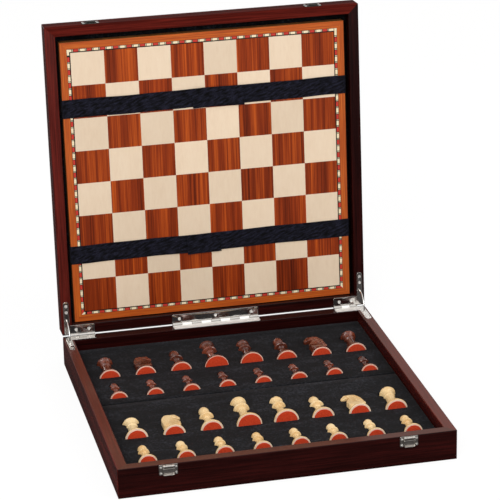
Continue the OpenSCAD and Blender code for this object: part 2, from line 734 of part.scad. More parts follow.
module officer_nests(near) {
    kind("king", king_r, near) nest(king_r, 0.68 * king_r, king_h + cross_h);
    kind("queen", queen_r, near) nest(queen_r, 0.62 * queen_r, queen_h);
    kind("bishop", bishop_r, near) nest(bishop_r, 0.68 * bishop_r, bishop_h);
    kind("rook", rook_r, near) nest(rook_r, 0.78 * rook_r, rook_h);
    kind("knight", knight_r, near) {
        nest(knight_r, 0.72 * knight_r, knight_r);
        translate([-0.9 * knight_r, -tray_drop - knight_r, 0])
            cube([2.05 * knight_r, tray_drop + 1.68 * knight_r, knight_h + nest_end_gap]);
    }
}

module tray_block(y0, y1) {
    translate([-inner + tray_gap, y0, panel_t]) cube([inner_w - 2 * tray_gap, y1 - y0, tray_z - panel_t]);
}

module tray_far_block() {
    color("#1b1b1f") difference() {
        tray_block(split_y + tray_split / 2, inner - tray_gap);
        officer_nests(false);
        pawns(false) nest(pawn_r, 0.64 * pawn_r, pawn_h);
    }
}

module tray_near_block() {
    color("#1b1b1f") difference() {
        tray_block(-inner + tray_gap, split_y - tray_split / 2);
        officer_nests(true);
        pawns(true) nest(pawn_r, 0.64 * pawn_r, pawn_h);
    }
}

// Base

module base_front_wall() {
    color("#4a1614") difference() {
        mitred_wall(base_h, 0);
        at_plate_screws([-1, 1], catch_plate_z) screw_hole(catch_screw_r, catch_screw_l);
    }
}

module base_back_wall() {
    color("#4a1614") difference() {
        mitred_wall(base_h, 2);
        back_wall_cuts();
    }
}

module base_left_wall() {
    color("#4a1614") difference() {
        mitred_wall(base_h, 3);
        side_wall_cuts(-1);
    }
}

module base_right_wall() {
    color("#4a1614") difference() {
        mitred_wall(base_h, 1);
        side_wall_cuts(1);
    }
}

module base_panel() {
    color("#3a1210") linear_extrude(panel_t) square(inner_w + 2 * rebate_w, center = true);
}

// Lid

module lid_front_wall() {
    color("#4a1614") in_open_lid() difference() {
        lid_wall(0);
        at_plate_screws([-1, 1], keeper_plate_z) screw_hole(catch_screw_r, catch_screw_l);
    }
}

module lid_back_wall() {
    color("#4a1614") in_open_lid() difference() {
        lid_wall(2);
        on_lid_rim() back_wall_cuts();
    }
}

module lid_left_wall() {
    color("#4a1614") in_open_lid() difference() {
        lid_wall(3);
        on_lid_rim() side_wall_cuts(-1);
    }
}

module lid_right_wall() {
    color("#4a1614") in_open_lid() difference() {
        lid_wall(1);
        on_lid_rim() side_wall_cuts(1);
    }
}

module lid_panel() {
    color("#4a1614") in_open_lid()
        translate([0, 0, lid_panel_z]) linear_extrude(panel_t)
            square(inner_w + 2 * rebate_w, center = true);
}

// Velvet sheet with a slit for each end of the straps
module lid_lining() {
    color("#141416") in_open_lid() difference() {
        translate([0, 0, lining_z]) linear_extrude(lining_t) square(inner_w, center = true);
        for (u = [low_strap_at, high_strap_at], s = [-1, 1])
            translate([s * (board_w / 2 + strap_t / 2), half - u, lining_z + lining_t / 2])
                cube([strap_t + 2 * strap_slit, strap_w + 2 * strap_slit, 2 * lining_t], center = true);
    }
}

// Board

module board_core() {
    color("#7a4a26") in_open_lid() translate([0, board_y, board_z + veneer_t])
        linear_extrude(board_t - veneer_t) square(board_w, center = true);
}

// Four strips, mitred at the corners
module board_border() {
    color("#b5541c") in_open_lid() translate([0, board_y, board_z]) for (k = [0:3]) rotate([0, 0, 90 * k])
        linear_extrude(veneer_t) polygon([[-board_w / 2, -board_w / 2], [board_w / 2, -board_w / 2],
            [field_w / 2 + inlay_w, -field_w / 2 - inlay_w],
            [-field_w / 2 - inlay_w, -field_w / 2 - inlay_w]]);
}

module board_inlay() {
    color("#c23a35") in_open_lid() translate([0, board_y, board_z]) linear_extrude(veneer_t) difference() {
        square(field_w + 2 * inlay_w, center = true);
        square(field_w, center = true);
    }
}

module field_squares(odd) {
    in_open_lid() translate([-field_w / 2, board_y + field_w / 2, board_z])
        for (i = [0:COLUMNS - 1], j = [0:COLUMNS - 1]) if ((i + j) % 2 == odd)
            translate([i * square_w, -(j + 1) * square_w, 0]) cube([square_w, square_w, veneer_t]);
}

module light_squares() {
    color("#dcc7a6") field_squares(1);
}

module dark_squares() {
    color("#9c4a1a") field_squares(0);
}

// Elastic band over the face and down both sides of the board, through the lining to the panel
module strap(u, lap) {
    color("#17171c") in_open_lid() translate([0, half - u - strap_w / 2, 0]) {
        difference() {
            translate([-board_w / 2 - strap_t, 0, board_z - strap_t])
                cube([board_w + 2 * strap_t, strap_w, board_t + strap_t + lining_t]);
            translate([-board_w / 2, -over, board_z])
                cube([board_w, strap_w + 2 * over, board_t + lining_t + over]);
        }
        translate([lap[0], 0, board_z - strap_t - lap_t]) cube([lap[1] - lap[0], strap_w, lap_t + 0.01]);
    }
}

module low_strap() {
    strap(low_strap_at, low_lap);
}

module high_strap() {
    strap(high_strap_at, high_lap);
}

// Hinges

module centre_base_leaf() {
    color("#c9cbd0") centre_leaf(1);
}

module centre_lid_leaf() {
    color("#c9cbd0") in_open_lid() on_lid_rim() centre_leaf(0);
}

module left_base_leaf() {
    color("#c9cbd0") mirror([1, 0, 0]) corner_leaf(1);
}

module left_lid_leaf() {
    color("#c9cbd0") in_open_lid() on_lid_rim() mirror([1, 0, 0]) corner_leaf(0);
}

module right_base_leaf() {
    color("#c9cbd0") corner_leaf(1);
}

module right_lid_leaf() {
    color("#c9cbd0") in_open_lid() on_lid_rim() corner_leaf(0);
}

module hinge_pins() {
    color("#aeb1b8") for (c = [[0, centre_hinge_l], [-1, corner_hinge_l], [1, corner_hinge_l]])
        translate([c[0] * (corner_hinge_x + corner_hinge_l / 2) - c[1] / 2, axis_y, axis_z])
            rotate([0, 90, 0]) cylinder(h = c[1], r = pin_r);
}

module left_stay() {
    color("#d6d8dc") stay(-1);
}

module right_stay() {
    color("#d6d8dc") stay(1);
}

module hinge_screws() {
    at_centre_screws() wood_screw(screw_r, screw_head_r, leaf_t, screw_l);
    at_hinge_screws([-1, 1]) wood_screw(screw_r, screw_head_r, leaf_t, screw_l);
}

module base_hinge_screws() {
    color("#dcdde0") hinge_screws();
}

module lid_hinge_screws() {
    color("#dcdde0") in_open_lid() on_lid_rim() hinge_screws();
}

// Catches

module left_catch_plate() {
    color("#c9cbd0") catch_plate(-1);
}

module right_catch_plate() {
    color("#c9cbd0") catch_plate(1);
}

module left_flap() {
    color("#b9bbc0") flap(-1);
}

module right_flap() {
    color("#b9bbc0") flap(1);
}

module flap_pins() {
    color("#aeb1b8") for (s = [-1, 1]) translate([s * catch_at - flap_w / 2, flap_y, flap_z])
        rotate([0, 90, 0]) cylinder(h = flap_w, r = flap_pin_r);
}

module left_keeper() {
    color("#c9cbd0") in_open_lid() keeper(-1);
}

module right_keeper() {
    color("#c9cbd0") in_open_lid() keeper(1);
}

module catch_screws() {
    color("#dcdde0") at_plate_screws([-1, 1], catch_plate_z)
        wood_screw(catch_screw_r, catch_head_r, plate_t, catch_screw_l);
}

module keeper_screws() {
    color("#dcdde0") in_open_lid() at_plate_screws([-1, 1], keeper_plate_z)
        wood_screw(catch_screw_r, catch_head_r, plate_t, catch_screw_l);
}

// Pieces: the dark set lies at the back of the box and the light set at the front

module dark_king() {
    color("#7a2f1c") kind("king", king_r, false) king();
}

module dark_queen() {
    color("#7a2f1c") kind("queen", queen_r, false) queen();
}

module dark_bishops() {
    color("#7a2f1c") kind("bishop", bishop_r, false) bishop();
}

module dark_knights() {
    color("#7a2f1c") kind("knight", knight_r, false) knight();
}

module dark_rooks() {
    color("#7a2f1c") kind("rook", rook_r, false) rook();
}

module dark_pawns() {
    color("#7a2f1c") pawns(false) pawn();
}

module light_king() {
    color("#e3c48c") kind("king", king_r, true) king();
}

module light_queen() {
    color("#e3c48c") kind("queen", queen_r, true) queen();
}

module light_bishops() {
    color("#e3c48c") kind("bishop", bishop_r, true) bishop();
}

module light_knights() {
    color("#e3c48c") kind("knight", knight_r, true) knight();
}

module light_rooks() {
    color("#e3c48c") kind("rook", rook_r, true) rook();
}

module light_pawns() {
    color("#e3c48c") pawns(true) pawn();
}

module dark_officer_felts() {
    color("#c8321e") officer_felts(false, dark_felt_margin);
}

module dark_pawn_felts() {
    color("#c8321e") pawns(false) felt(pawn_r, dark_felt_margin + 0.2);
}

module light_officer_felts() {
    color("#c8321e") officer_felts(true, light_felt_margin);
}

module light_pawn_felts() {
    color("#c8321e") pawns(true) felt(pawn_r, light_felt_margin - 0.4);
}

base_front_wall();
base_back_wall();
base_left_wall();
base_right_wall();
base_panel();
tray_far_block();
tray_near_block();
lid_front_wall();
lid_back_wall();
lid_left_wall();
lid_right_wall();
lid_panel();
lid_lining();
board_core();
board_border();
board_inlay();
light_squares();
dark_squares();
low_strap();
high_strap();
centre_base_leaf();
centre_lid_leaf();
left_base_leaf();
left_lid_leaf();
right_base_leaf();
right_lid_leaf();
hinge_pins();
left_stay();
right_stay();
base_hinge_screws();
lid_hinge_screws();
left_catch_plate();
right_catch_plate();
left_flap();
right_flap();
flap_pins();
left_keeper();
right_keeper();
catch_screws();
keeper_screws();
dark_king();
dark_queen();
dark_bishops();
dark_knights();
dark_rooks();
dark_pawns();
light_king();
light_queen();
light_bishops();
light_knights();
light_rooks();
light_pawns();
dark_officer_felts();
dark_pawn_felts();
light_officer_felts();
light_pawn_felts();
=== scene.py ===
import math

import bpy
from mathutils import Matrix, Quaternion, Vector


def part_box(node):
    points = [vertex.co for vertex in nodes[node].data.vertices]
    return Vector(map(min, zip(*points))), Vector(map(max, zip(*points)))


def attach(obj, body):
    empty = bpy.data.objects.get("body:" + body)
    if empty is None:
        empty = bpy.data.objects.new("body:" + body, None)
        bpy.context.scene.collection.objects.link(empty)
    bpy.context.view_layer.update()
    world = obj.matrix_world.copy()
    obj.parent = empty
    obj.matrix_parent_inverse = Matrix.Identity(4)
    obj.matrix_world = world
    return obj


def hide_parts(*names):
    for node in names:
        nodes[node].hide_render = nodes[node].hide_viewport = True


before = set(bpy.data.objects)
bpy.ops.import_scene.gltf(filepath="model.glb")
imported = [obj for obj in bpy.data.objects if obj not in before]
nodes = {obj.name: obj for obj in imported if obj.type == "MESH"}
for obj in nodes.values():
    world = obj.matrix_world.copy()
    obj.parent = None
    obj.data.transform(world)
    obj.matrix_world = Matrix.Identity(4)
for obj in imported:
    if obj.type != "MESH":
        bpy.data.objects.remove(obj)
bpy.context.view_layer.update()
MM = 0.001
bpy.context.scene.view_settings.view_transform = "Standard"

# Camera
# The picture is taken from 2.8 m away through a long lens, from a little to the left of the box and
# 20 degrees above it. The camera leans a little to one side.
eye = Vector((-0.5529, -2.4994, 1.1588))
view = Vector((0.20314, 0.91388, -0.35150))
lean = math.radians(-1.204)
camera_data = bpy.data.cameras.new("camera")
camera_data.lens = 173.8
camera_data.sensor_width = 36
camera = bpy.data.objects.new("camera", camera_data)
bpy.context.scene.collection.objects.link(camera)
camera.location = eye
camera.rotation_mode = "QUATERNION"
camera.rotation_quaternion = view.to_track_quat("-Z", "Y") @ Quaternion((0, 0, 1), lean)
bpy.context.scene.camera = camera


# Studio
# The box stands on a wide white sweep under one broad soft lamp from the front left and a weaker one
# from the right. What shines in the metal and the lacquer is a room that is dark near the floor and
# pale overhead, and a dark grey card laid round the box.
def linear(code):
    # an sRGB hex colour as the linear colour that a shader takes
    parts = [int(code[i:i + 2], 16) / 255 for i in (1, 3, 5)]
    return [p / 12.92 if p <= 0.04045 else ((p + 0.055) / 1.055) ** 2.4 for p in parts] + [1]


def add_node(tree, kind, values=None, links=None, stops=None, **settings):
    # one shader node with its settings, the values and links of its sockets and the stops of its ramp
    made = tree.nodes.new(kind)
    for key, value in settings.items():
        setattr(made, key, value)
    for key, value in (values or {}).items():
        made.inputs[key].default_value = value
    for key, source in (links or {}).items():
        tree.links.new(source, made.inputs[key])
    for i, (place, colour) in enumerate(stops or []):
        elements = made.color_ramp.elements
        stop = elements[i] if i < 2 else elements.new(place)
        stop.position = place
        stop.color = linear(colour)
    return made


world = bpy.data.worlds.new("studio")
bpy.context.scene.world = world
world.use_nodes = True
sky = world.node_tree
for old in list(sky.nodes):
    sky.nodes.remove(old)
rays = add_node(sky, "ShaderNodeLightPath")
toward = add_node(sky, "ShaderNodeTexCoord")
split = add_node(sky, "ShaderNodeSeparateXYZ", links={"Vector": toward.outputs["Generated"]})
room = add_node(sky, "ShaderNodeMapRange",
                {"From Min": 0.1, "From Max": 0.6, "To Min": 0.1, "To Max": 1.0},
                {"Value": split.outputs["Z"]})
lit = add_node(sky, "ShaderNodeBackground", {"Color": linear("#ffffff"), "Strength": 0.64})
seen = add_node(sky, "ShaderNodeBackground", {"Color": linear("#ffffff"), "Strength": 1.0})
shine = add_node(sky, "ShaderNodeBackground", {"Color": linear("#ffffff")},
                 {"Strength": room.outputs["Result"]})
glossy = add_node(sky, "ShaderNodeMixShader", links={0: rays.outputs["Is Glossy Ray"], 1: lit.outputs[0],
                                                     2: shine.outputs[0]})
direct = add_node(sky, "ShaderNodeMath",
                  links={0: rays.outputs["Is Camera Ray"], 1: rays.outputs["Is Transmission Ray"]},
                  operation="MAXIMUM")
whole = add_node(sky, "ShaderNodeMixShader", links={0: direct.outputs[0], 1: glossy.outputs[0],
                                                    2: seen.outputs[0]})
add_node(sky, "ShaderNodeOutputWorld", links={"Surface": whole.outputs[0]})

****

> **OBJECTIVE**:
Reproduce verbatim the lines above, from the line with "bpy.context.scene.collection.objects.link(empty)" through the line with "imported = [obj".

> **TASK OUTPUT**:
        bpy.context.scene.collection.objects.link(empty)
    bpy.context.view_layer.update()
    world = obj.matrix_world.copy()
    obj.parent = empty
    obj.matrix_parent_inverse = Matrix.Identity(4)
    obj.matrix_world = world
    return obj


def hide_parts(*names):
    for node in names:
        nodes[node].hide_render = nodes[node].hide_viewport = True


before = set(bpy.data.objects)
bpy.ops.import_scene.gltf(filepath="model.glb")
imported = [obj for obj in bpy.data.objects if obj not in before]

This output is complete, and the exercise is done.